Gerakan Pendidikan (Sikola)
Pada tahun 1928, Muhammadiyah Cabang Makassar membuka sebuah sekolah setingkat sekolah dasar, yaitu Honlandsche Inlandsche School med de Al-Quran (HIS). Sekolah tersebut dipimpin oleh Yahya bin Abdul Rahman Bayasut, seorang keturunan Arab yang pernah mengajar lama di sekolah Pemerintah Hindia Belanda. Dalam melakasanakan tugas sebagai guru, ia dibantu oleh dua orang guru, yaitu Raden Hilman dan Sangadi Kusumo. Keduanya merupakan utusan Hoofdbestuur Muhammadiyah Yogyakarta.
Mustari melanjutkan, masih pada tahun 1928, Muhammadiyah Cabang Makassar yang ketika itu masih dipimpin Yusuf Dg Mattiro, membuka satu sekolah lagi, yaitu Munir School semacam madrasah ibtidaiyah sekarang. Berbeda dari Hollandsch-Inlandsche School (HIS), sekolah Belanda untuk bumiputera, yang pengajarannya dititikberatkan pada ilmu pengetahuan umum dan Bahasa Belanda dengan sedikit tambahan pelajaran agama, Munir School menekankan pada pelajaran agama dengan sedikit tambahan pengetahuan umum.
Program lain yang digalakkan generasi awal Muhammadiyah di Sulsel ini adalah pemberantasan buta huruf di kalangan anggota Muhammadiyah, baik laki-laki, maupun perempuan. Program tersebut diistilahkan dengan “Menyesal School”.
Menurut Bosra dkk (2015), strategi pendidikan ini pulalah yang digunakan Muhammadiyah dalam mengatasi pelapisan sosial di masyarakat Sulawesi Selatan. “Di masyarakat Makassar dikenal tiga lapisan sosial, yaitu Karaeng, Tusamara, dan Ata. Muhammadiyah tidak menentang pelapisan sosial ini secara terbuka. Tapi berupaya menghadapinya secara transformatif, melalui jalur pendidikan,” tulis Mustari Bosra.

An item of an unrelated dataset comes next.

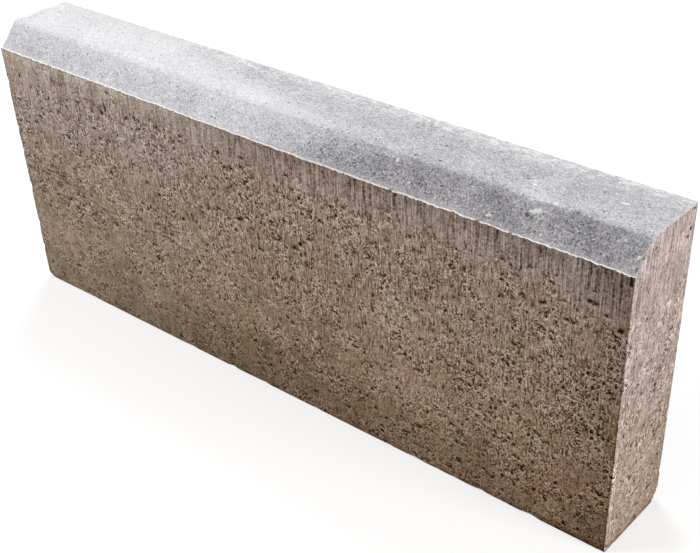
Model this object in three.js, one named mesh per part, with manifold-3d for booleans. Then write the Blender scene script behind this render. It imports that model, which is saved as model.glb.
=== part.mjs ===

Muhammadiyah membuka sekolah yang bisa diakses oleh semua kalangan, bukan hanya oleh kalangan bangsawan, sebagaimana sekolah miliki pemerintah kolonial. Perlahan, sambung Mustari, kalangan ata yang telah ditempa proses pendidikan akhirnya mampu meningkatkan status sosialnya di tengah masyarakat.
Tantangan Ke depan
Kini, hampir semua ajaran Muhammadiyah yang ditentang oleh masyarakat, telah diamalkan secara meluas. Menurut Gus Dur, salah satu bukti kuatnya pengaruh Muhammadiyah di Indonesia, karena kini hampir semua masjid di Indonesia sudah membolehkan khutbah Jumat dengan bahasa Indonesia, atau bahasa daerah setempat. Selain itu, kini salat Id di Indonesia sebagian besar dilaksanakan di lapangan, kecuali jika terjadi hujan. Pelaksanaan salat Jumat pun kini bisa berlangsung di banyak masjid, bahkan tempat-tempat keramaian, seperti hotel dan mal.
Namun tantangan dakwah Muhammadiyah sudah berbeda dengan abad sebelumnya. Jika pada abad dahulu Muhammadiyah di Sulsel telah sukses dengan gerakan tablig (tabale’) dan pendidikan (sikola), kini sejarah menanti inovasi Muhammadiyah. Milad Muhammadiyah ke 109 H atau bertepatan dengan 95 tahun kehadiran Muhammadiyah di Sulsel adalah momentum tepat untuk merefleksikan gerak dan langkah. Selamat Milad Muhammadiyah!